** start of Dataset excerpt **

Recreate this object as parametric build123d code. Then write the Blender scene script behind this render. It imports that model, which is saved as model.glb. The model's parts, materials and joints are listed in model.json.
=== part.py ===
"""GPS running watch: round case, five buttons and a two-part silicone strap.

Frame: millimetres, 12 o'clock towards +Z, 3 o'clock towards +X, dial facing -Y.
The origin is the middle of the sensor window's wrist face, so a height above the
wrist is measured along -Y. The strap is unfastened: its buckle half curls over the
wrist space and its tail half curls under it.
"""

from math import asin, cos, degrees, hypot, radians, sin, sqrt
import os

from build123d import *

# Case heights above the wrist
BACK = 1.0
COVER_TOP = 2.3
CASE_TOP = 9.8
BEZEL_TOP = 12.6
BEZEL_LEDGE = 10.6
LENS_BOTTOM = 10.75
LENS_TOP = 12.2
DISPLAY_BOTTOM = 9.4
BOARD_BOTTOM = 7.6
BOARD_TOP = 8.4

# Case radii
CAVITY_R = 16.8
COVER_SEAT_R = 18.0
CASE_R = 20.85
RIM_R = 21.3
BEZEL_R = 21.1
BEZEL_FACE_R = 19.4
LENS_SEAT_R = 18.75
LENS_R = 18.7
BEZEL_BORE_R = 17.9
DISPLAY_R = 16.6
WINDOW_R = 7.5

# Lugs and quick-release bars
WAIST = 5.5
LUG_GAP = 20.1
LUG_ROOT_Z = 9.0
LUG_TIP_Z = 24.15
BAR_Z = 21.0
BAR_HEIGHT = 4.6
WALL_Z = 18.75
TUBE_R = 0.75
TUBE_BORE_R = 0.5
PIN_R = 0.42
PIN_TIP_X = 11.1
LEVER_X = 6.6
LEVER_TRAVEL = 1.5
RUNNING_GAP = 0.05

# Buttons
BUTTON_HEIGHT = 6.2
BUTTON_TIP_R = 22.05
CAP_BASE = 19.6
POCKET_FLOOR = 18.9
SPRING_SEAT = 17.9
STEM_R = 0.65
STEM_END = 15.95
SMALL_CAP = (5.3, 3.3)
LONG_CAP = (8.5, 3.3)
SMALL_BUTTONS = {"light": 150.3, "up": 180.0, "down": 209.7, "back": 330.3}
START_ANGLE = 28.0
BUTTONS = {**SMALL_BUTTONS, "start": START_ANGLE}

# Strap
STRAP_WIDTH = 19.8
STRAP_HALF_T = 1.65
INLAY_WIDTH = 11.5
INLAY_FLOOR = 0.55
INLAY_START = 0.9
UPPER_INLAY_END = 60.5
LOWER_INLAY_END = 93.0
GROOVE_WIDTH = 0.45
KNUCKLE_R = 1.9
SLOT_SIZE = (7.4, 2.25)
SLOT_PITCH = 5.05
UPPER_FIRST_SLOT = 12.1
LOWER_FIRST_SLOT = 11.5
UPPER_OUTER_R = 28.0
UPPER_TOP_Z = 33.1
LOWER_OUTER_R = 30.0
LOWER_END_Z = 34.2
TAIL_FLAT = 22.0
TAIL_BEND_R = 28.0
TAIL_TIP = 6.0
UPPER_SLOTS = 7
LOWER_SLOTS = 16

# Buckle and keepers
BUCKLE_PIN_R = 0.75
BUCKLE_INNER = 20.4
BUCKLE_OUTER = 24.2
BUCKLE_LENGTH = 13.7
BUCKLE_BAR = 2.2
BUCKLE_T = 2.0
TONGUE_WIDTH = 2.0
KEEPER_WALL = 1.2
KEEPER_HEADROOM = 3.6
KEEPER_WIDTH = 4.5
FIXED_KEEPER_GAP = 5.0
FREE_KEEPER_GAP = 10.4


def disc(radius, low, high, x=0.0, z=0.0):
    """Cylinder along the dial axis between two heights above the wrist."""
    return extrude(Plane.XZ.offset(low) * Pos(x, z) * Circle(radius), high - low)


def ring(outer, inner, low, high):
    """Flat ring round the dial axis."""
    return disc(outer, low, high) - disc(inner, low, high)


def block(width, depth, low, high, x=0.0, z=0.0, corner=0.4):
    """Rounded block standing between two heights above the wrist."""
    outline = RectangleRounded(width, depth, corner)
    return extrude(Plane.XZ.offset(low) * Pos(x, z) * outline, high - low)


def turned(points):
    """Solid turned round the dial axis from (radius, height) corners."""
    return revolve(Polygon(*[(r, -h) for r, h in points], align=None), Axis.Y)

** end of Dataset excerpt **

== What to do ==
Restate the whole listing exactly, leaving out nothing.

== The completed task ==
Recreate this object as parametric build123d code. Then write the Blender scene script behind this render. It imports that model, which is saved as model.glb. The model's parts, materials and joints are listed in model.json.
=== part.py ===
"""GPS running watch: round case, five buttons and a two-part silicone strap.

Frame: millimetres, 12 o'clock towards +Z, 3 o'clock towards +X, dial facing -Y.
The origin is the middle of the sensor window's wrist face, so a height above the
wrist is measured along -Y. The strap is unfastened: its buckle half curls over the
wrist space and its tail half curls under it.
"""

from math import asin, cos, degrees, hypot, radians, sin, sqrt
import os

from build123d import *

# Case heights above the wrist
BACK = 1.0
COVER_TOP = 2.3
CASE_TOP = 9.8
BEZEL_TOP = 12.6
BEZEL_LEDGE = 10.6
LENS_BOTTOM = 10.75
LENS_TOP = 12.2
DISPLAY_BOTTOM = 9.4
BOARD_BOTTOM = 7.6
BOARD_TOP = 8.4

# Case radii
CAVITY_R = 16.8
COVER_SEAT_R = 18.0
CASE_R = 20.85
RIM_R = 21.3
BEZEL_R = 21.1
BEZEL_FACE_R = 19.4
LENS_SEAT_R = 18.75
LENS_R = 18.7
BEZEL_BORE_R = 17.9
DISPLAY_R = 16.6
WINDOW_R = 7.5

# Lugs and quick-release bars
WAIST = 5.5
LUG_GAP = 20.1
LUG_ROOT_Z = 9.0
LUG_TIP_Z = 24.15
BAR_Z = 21.0
BAR_HEIGHT = 4.6
WALL_Z = 18.75
TUBE_R = 0.75
TUBE_BORE_R = 0.5
PIN_R = 0.42
PIN_TIP_X = 11.1
LEVER_X = 6.6
LEVER_TRAVEL = 1.5
RUNNING_GAP = 0.05

# Buttons
BUTTON_HEIGHT = 6.2
BUTTON_TIP_R = 22.05
CAP_BASE = 19.6
POCKET_FLOOR = 18.9
SPRING_SEAT = 17.9
STEM_R = 0.65
STEM_END = 15.95
SMALL_CAP = (5.3, 3.3)
LONG_CAP = (8.5, 3.3)
SMALL_BUTTONS = {"light": 150.3, "up": 180.0, "down": 209.7, "back": 330.3}
START_ANGLE = 28.0
BUTTONS = {**SMALL_BUTTONS, "start": START_ANGLE}

# Strap
STRAP_WIDTH = 19.8
STRAP_HALF_T = 1.65
INLAY_WIDTH = 11.5
INLAY_FLOOR = 0.55
INLAY_START = 0.9
UPPER_INLAY_END = 60.5
LOWER_INLAY_END = 93.0
GROOVE_WIDTH = 0.45
KNUCKLE_R = 1.9
SLOT_SIZE = (7.4, 2.25)
SLOT_PITCH = 5.05
UPPER_FIRST_SLOT = 12.1
LOWER_FIRST_SLOT = 11.5
UPPER_OUTER_R = 28.0
UPPER_TOP_Z = 33.1
LOWER_OUTER_R = 30.0
LOWER_END_Z = 34.2
TAIL_FLAT = 22.0
TAIL_BEND_R = 28.0
TAIL_TIP = 6.0
UPPER_SLOTS = 7
LOWER_SLOTS = 16

# Buckle and keepers
BUCKLE_PIN_R = 0.75
BUCKLE_INNER = 20.4
BUCKLE_OUTER = 24.2
BUCKLE_LENGTH = 13.7
BUCKLE_BAR = 2.2
BUCKLE_T = 2.0
TONGUE_WIDTH = 2.0
KEEPER_WALL = 1.2
KEEPER_HEADROOM = 3.6
KEEPER_WIDTH = 4.5
FIXED_KEEPER_GAP = 5.0
FREE_KEEPER_GAP = 10.4


def disc(radius, low, high, x=0.0, z=0.0):
    """Cylinder along the dial axis between two heights above the wrist."""
    return extrude(Plane.XZ.offset(low) * Pos(x, z) * Circle(radius), high - low)


def ring(outer, inner, low, high):
    """Flat ring round the dial axis."""
    return disc(outer, low, high) - disc(inner, low, high)


def block(width, depth, low, high, x=0.0, z=0.0, corner=0.4):
    """Rounded block standing between two heights above the wrist."""
    outline = RectangleRounded(width, depth, corner)
    return extrude(Plane.XZ.offset(low) * Pos(x, z) * outline, high - low)


def turned(points):
    """Solid turned round the dial axis from (radius, height) corners."""
    return revolve(Polygon(*[(r, -h) for r, h in points], align=None), Axis.Y)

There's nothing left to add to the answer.